Begin with the first line of the listing and quote every line through the one containing "return middle +"; give only those lines.

--- Start Dataset records ---

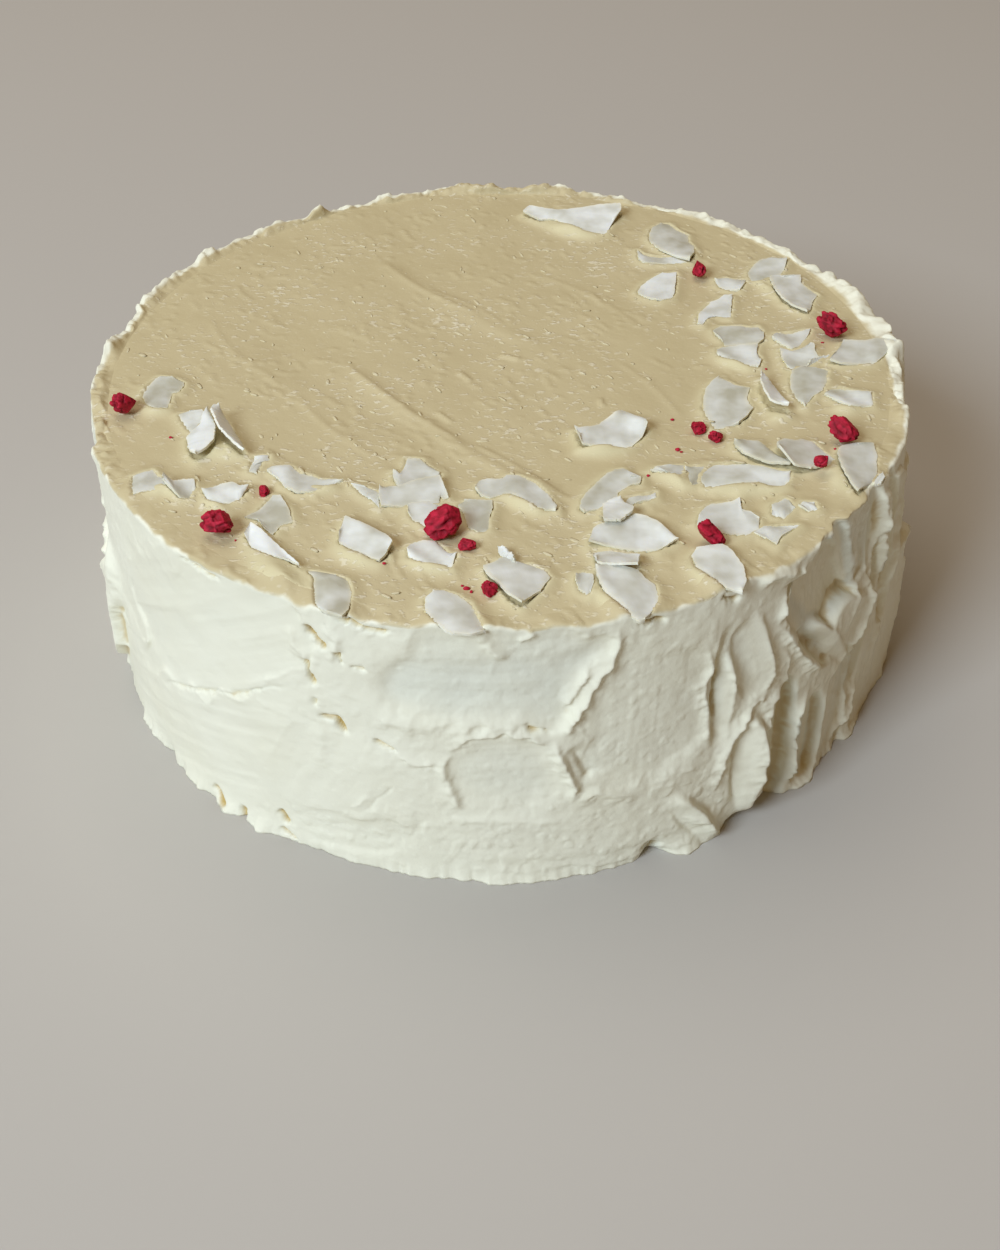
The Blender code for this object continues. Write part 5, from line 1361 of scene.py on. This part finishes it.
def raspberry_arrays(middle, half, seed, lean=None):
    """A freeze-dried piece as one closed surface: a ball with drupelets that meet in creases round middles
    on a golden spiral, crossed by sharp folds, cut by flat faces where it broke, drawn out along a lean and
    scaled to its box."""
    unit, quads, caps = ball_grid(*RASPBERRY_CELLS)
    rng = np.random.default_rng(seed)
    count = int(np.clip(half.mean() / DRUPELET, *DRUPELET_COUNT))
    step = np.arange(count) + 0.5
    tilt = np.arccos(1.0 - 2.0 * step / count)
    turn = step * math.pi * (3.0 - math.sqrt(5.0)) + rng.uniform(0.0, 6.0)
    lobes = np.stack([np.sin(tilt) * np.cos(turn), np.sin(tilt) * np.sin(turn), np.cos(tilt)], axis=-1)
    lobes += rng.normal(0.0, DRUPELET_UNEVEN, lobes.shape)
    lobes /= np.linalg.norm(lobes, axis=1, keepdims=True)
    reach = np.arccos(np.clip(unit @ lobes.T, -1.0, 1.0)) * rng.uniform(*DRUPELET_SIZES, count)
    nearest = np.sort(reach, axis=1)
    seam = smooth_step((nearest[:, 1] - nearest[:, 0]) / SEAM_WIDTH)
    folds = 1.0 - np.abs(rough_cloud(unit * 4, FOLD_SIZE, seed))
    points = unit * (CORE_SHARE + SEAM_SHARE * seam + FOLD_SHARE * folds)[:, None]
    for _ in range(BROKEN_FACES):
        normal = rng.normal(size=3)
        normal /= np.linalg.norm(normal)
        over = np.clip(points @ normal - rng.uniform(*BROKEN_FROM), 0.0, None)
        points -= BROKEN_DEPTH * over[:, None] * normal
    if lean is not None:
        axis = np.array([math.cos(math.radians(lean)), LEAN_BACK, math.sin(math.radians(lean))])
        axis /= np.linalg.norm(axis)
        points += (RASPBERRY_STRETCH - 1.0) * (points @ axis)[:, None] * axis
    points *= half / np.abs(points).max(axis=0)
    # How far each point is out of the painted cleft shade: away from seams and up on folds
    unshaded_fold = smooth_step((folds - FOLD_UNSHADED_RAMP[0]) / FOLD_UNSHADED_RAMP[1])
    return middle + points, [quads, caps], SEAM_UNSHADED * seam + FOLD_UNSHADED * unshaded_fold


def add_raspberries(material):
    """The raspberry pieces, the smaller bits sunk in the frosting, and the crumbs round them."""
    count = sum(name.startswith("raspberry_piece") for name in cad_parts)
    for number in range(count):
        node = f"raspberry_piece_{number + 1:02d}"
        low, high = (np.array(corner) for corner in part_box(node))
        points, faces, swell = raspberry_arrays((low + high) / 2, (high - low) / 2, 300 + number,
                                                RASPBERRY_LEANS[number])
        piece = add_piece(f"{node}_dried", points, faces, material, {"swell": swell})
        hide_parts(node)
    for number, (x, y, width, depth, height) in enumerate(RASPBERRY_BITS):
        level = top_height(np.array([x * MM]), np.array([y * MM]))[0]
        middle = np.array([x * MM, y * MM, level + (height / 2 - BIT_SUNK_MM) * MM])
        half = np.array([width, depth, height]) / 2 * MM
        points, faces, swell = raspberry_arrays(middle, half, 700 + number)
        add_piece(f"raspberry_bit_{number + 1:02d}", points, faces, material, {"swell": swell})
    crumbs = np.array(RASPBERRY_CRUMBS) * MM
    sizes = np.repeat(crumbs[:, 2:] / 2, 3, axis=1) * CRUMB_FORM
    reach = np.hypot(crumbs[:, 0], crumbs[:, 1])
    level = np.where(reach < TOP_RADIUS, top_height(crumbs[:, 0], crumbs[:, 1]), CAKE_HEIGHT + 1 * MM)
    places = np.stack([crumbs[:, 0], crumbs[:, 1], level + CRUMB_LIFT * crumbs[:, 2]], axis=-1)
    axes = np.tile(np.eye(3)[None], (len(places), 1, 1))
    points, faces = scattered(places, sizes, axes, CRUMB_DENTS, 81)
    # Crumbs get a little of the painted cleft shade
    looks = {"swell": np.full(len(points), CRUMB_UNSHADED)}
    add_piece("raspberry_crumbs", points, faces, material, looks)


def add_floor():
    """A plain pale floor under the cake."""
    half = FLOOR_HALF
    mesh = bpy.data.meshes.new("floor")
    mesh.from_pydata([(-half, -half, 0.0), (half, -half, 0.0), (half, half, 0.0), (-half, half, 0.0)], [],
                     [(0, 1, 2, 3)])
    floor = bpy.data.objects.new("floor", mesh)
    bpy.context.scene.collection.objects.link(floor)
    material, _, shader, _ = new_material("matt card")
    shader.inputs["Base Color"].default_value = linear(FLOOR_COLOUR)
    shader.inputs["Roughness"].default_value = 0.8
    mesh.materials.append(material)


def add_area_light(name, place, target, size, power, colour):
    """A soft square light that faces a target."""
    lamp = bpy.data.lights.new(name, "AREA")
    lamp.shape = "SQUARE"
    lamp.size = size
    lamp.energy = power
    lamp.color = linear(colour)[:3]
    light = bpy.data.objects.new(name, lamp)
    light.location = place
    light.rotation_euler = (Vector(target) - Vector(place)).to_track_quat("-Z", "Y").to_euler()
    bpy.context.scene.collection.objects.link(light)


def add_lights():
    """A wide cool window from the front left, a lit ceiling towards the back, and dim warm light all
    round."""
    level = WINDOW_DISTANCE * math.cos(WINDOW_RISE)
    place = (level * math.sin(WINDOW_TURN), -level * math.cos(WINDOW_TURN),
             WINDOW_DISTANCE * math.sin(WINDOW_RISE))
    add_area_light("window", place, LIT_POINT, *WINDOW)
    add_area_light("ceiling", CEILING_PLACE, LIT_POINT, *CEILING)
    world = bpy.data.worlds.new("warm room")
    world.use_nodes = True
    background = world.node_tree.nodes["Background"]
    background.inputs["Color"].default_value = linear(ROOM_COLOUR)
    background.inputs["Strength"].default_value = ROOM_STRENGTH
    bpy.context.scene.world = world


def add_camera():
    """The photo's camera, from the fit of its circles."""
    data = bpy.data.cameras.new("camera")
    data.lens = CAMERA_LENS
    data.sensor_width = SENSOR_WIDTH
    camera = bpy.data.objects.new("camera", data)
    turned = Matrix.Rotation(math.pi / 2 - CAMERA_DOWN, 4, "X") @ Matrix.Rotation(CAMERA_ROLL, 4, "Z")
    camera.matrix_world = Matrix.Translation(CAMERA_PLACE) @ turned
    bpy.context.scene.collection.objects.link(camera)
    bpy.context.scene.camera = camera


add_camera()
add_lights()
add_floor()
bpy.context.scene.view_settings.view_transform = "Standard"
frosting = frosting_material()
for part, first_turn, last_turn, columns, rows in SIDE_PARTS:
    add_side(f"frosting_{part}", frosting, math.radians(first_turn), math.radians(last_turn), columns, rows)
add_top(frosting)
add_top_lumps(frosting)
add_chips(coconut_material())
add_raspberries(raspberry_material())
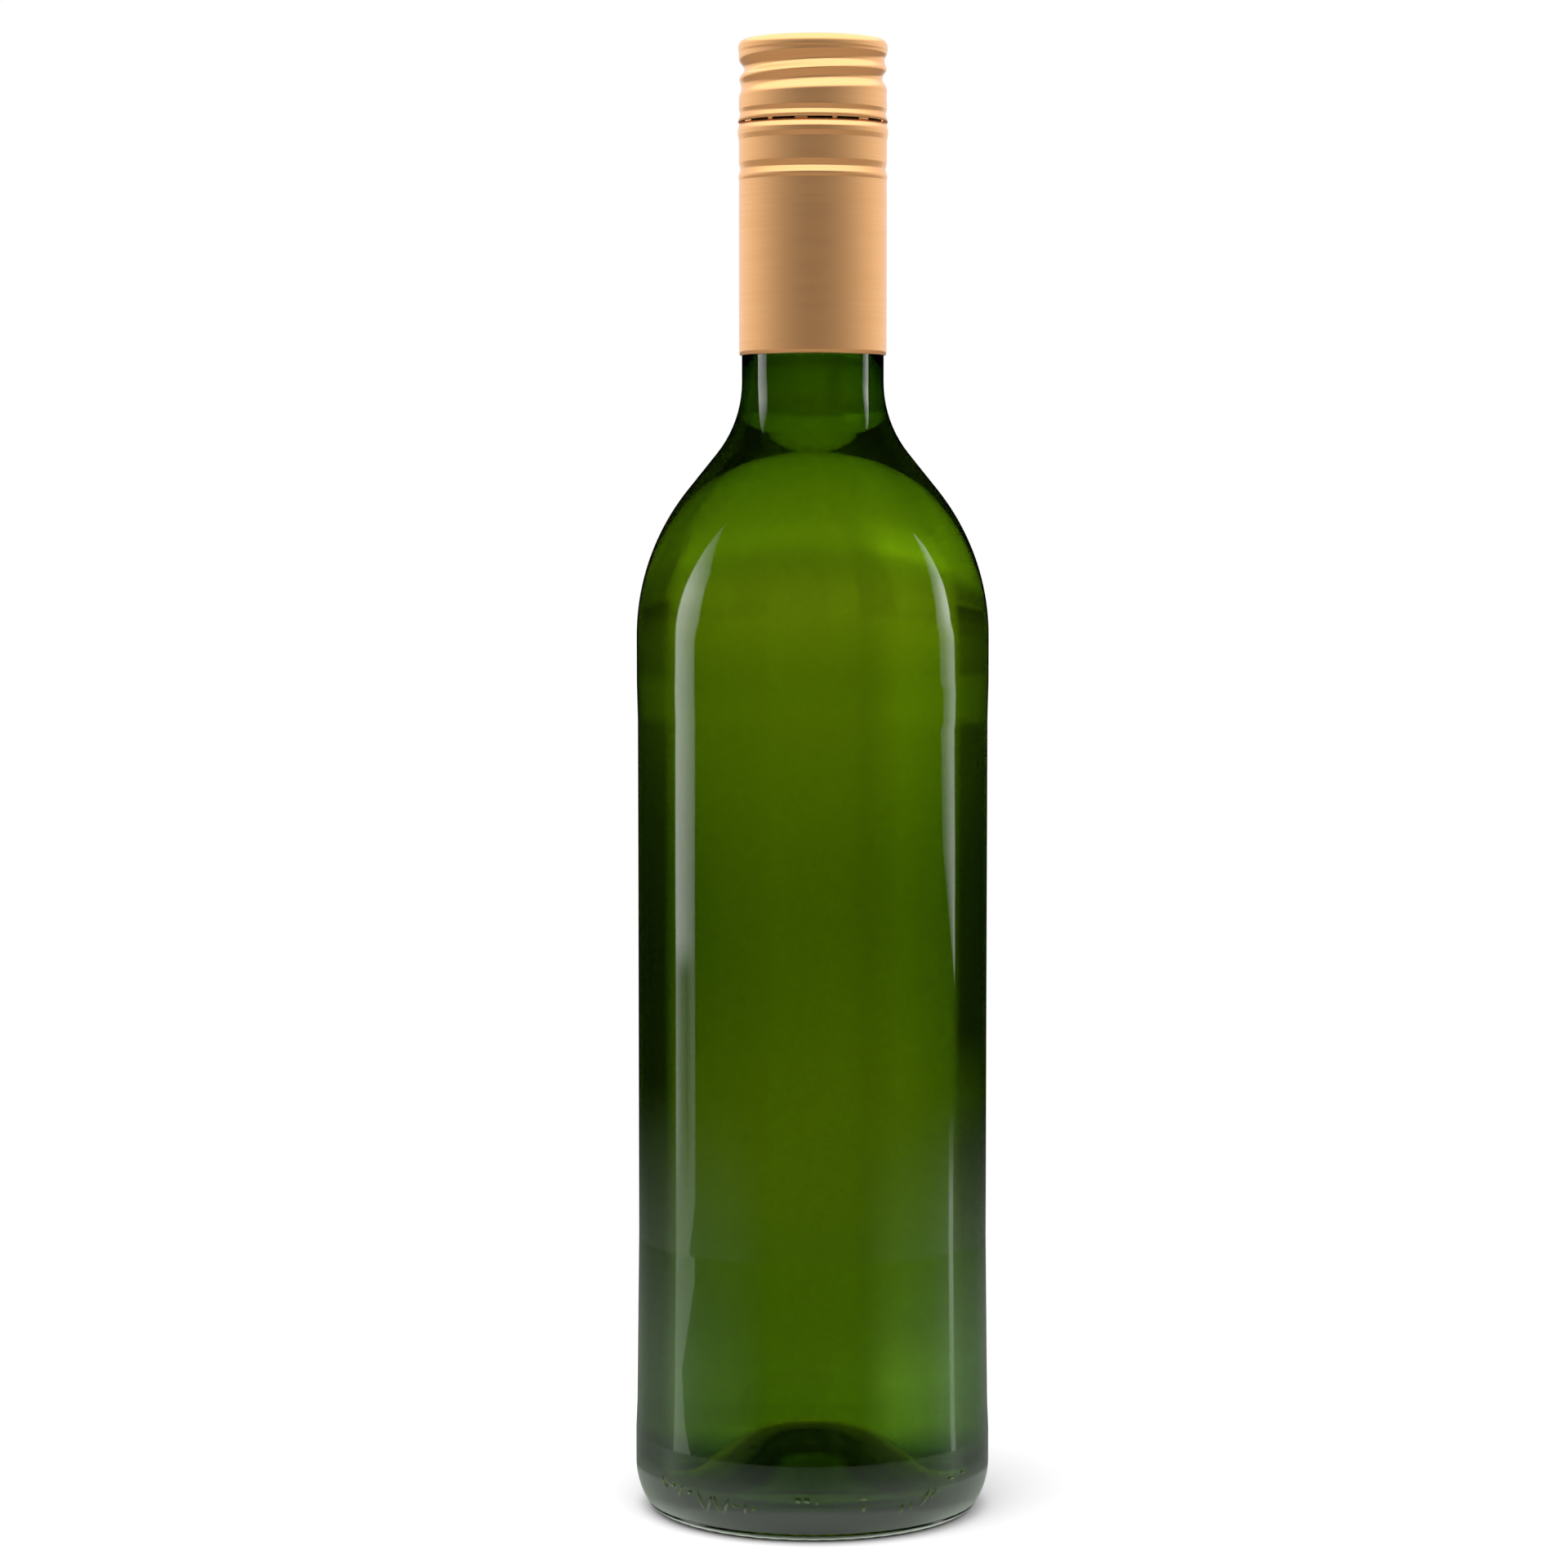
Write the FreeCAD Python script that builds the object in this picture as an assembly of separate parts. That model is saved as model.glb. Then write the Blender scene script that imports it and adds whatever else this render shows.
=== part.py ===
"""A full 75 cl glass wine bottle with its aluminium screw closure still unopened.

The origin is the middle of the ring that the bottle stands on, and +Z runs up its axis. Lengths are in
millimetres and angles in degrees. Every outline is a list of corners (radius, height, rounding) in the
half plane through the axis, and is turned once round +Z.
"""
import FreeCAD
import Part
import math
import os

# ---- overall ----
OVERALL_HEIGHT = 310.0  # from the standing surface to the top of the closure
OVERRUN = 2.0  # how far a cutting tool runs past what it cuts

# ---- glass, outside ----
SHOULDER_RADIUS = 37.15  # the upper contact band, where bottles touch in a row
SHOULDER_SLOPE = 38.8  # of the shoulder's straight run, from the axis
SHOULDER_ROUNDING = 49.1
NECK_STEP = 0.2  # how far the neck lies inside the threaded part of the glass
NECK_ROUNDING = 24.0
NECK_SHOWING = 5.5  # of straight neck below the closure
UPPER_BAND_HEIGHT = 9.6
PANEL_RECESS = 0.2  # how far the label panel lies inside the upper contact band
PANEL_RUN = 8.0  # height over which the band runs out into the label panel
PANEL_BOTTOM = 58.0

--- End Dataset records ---

## Task result
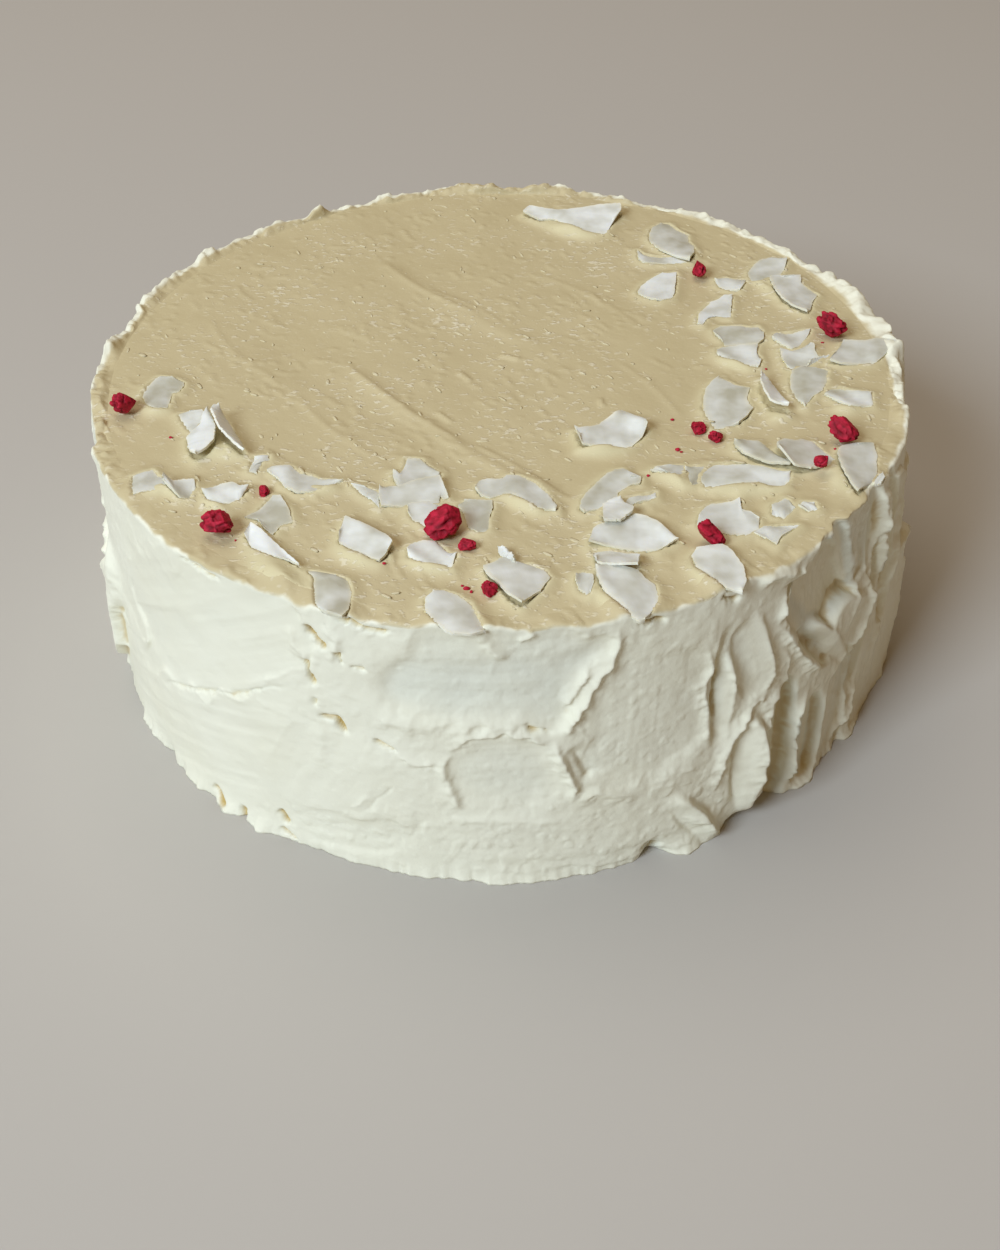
The Blender code for this object continues. Write part 5, from line 1361 of scene.py on. This part finishes it.
def raspberry_arrays(middle, half, seed, lean=None):
    """A freeze-dried piece as one closed surface: a ball with drupelets that meet in creases round middles
    on a golden spiral, crossed by sharp folds, cut by flat faces where it broke, drawn out along a lean and
    scaled to its box."""
    unit, quads, caps = ball_grid(*RASPBERRY_CELLS)
    rng = np.random.default_rng(seed)
    count = int(np.clip(half.mean() / DRUPELET, *DRUPELET_COUNT))
    step = np.arange(count) + 0.5
    tilt = np.arccos(1.0 - 2.0 * step / count)
    turn = step * math.pi * (3.0 - math.sqrt(5.0)) + rng.uniform(0.0, 6.0)
    lobes = np.stack([np.sin(tilt) * np.cos(turn), np.sin(tilt) * np.sin(turn), np.cos(tilt)], axis=-1)
    lobes += rng.normal(0.0, DRUPELET_UNEVEN, lobes.shape)
    lobes /= np.linalg.norm(lobes, axis=1, keepdims=True)
    reach = np.arccos(np.clip(unit @ lobes.T, -1.0, 1.0)) * rng.uniform(*DRUPELET_SIZES, count)
    nearest = np.sort(reach, axis=1)
    seam = smooth_step((nearest[:, 1] - nearest[:, 0]) / SEAM_WIDTH)
    folds = 1.0 - np.abs(rough_cloud(unit * 4, FOLD_SIZE, seed))
    points = unit * (CORE_SHARE + SEAM_SHARE * seam + FOLD_SHARE * folds)[:, None]
    for _ in range(BROKEN_FACES):
        normal = rng.normal(size=3)
        normal /= np.linalg.norm(normal)
        over = np.clip(points @ normal - rng.uniform(*BROKEN_FROM), 0.0, None)
        points -= BROKEN_DEPTH * over[:, None] * normal
    if lean is not None:
        axis = np.array([math.cos(math.radians(lean)), LEAN_BACK, math.sin(math.radians(lean))])
        axis /= np.linalg.norm(axis)
        points += (RASPBERRY_STRETCH - 1.0) * (points @ axis)[:, None] * axis
    points *= half / np.abs(points).max(axis=0)
    # How far each point is out of the painted cleft shade: away from seams and up on folds
    unshaded_fold = smooth_step((folds - FOLD_UNSHADED_RAMP[0]) / FOLD_UNSHADED_RAMP[1])
    return middle + points, [quads, caps], SEAM_UNSHADED * seam + FOLD_UNSHADED * unshaded_fold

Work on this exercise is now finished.